What is expected: Every line that holds the string "frame" is to be identified and copied.

Dataset content:

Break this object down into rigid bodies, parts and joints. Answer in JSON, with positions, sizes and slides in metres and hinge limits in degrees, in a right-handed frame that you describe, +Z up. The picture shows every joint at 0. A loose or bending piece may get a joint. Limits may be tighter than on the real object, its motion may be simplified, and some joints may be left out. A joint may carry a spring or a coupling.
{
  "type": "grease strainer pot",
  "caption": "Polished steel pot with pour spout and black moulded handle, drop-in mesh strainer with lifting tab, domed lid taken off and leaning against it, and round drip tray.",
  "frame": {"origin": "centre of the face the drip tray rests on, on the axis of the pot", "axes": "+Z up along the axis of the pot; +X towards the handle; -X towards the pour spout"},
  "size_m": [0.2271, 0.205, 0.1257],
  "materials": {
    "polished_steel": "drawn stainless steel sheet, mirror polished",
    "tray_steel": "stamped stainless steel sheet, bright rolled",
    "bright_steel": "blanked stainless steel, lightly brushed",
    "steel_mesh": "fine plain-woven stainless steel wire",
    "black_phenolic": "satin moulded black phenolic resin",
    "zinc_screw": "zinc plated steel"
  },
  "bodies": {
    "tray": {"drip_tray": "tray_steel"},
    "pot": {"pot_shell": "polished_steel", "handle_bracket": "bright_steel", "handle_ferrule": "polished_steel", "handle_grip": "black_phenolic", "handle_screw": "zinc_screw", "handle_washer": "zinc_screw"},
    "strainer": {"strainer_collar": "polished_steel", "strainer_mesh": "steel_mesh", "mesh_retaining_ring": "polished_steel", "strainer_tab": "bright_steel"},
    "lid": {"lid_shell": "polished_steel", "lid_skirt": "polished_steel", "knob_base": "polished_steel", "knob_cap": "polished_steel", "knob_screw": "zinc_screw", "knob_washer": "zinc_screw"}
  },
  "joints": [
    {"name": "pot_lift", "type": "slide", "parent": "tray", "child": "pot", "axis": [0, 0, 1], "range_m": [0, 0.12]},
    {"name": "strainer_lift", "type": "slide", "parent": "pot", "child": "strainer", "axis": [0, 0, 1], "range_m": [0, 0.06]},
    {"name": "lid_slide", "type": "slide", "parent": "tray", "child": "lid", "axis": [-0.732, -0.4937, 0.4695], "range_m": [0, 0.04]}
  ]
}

Result:
Break this object down into rigid bodies, parts and joints. Answer in JSON, with positions, sizes and slides in metres and hinge limits in degrees, in a right-handed frame that you describe, +Z up. The picture shows every joint at 0. A loose or bending piece may get a joint. Limits may be tighter than on the real object, its motion may be simplified, and some joints may be left out. A joint may carry a spring or a coupling.
  "frame": {"origin": "centre of the face the drip tray rests on, on the axis of the pot", "axes": "+Z up along the axis of the pot; +X towards the handle; -X towards the pour spout"},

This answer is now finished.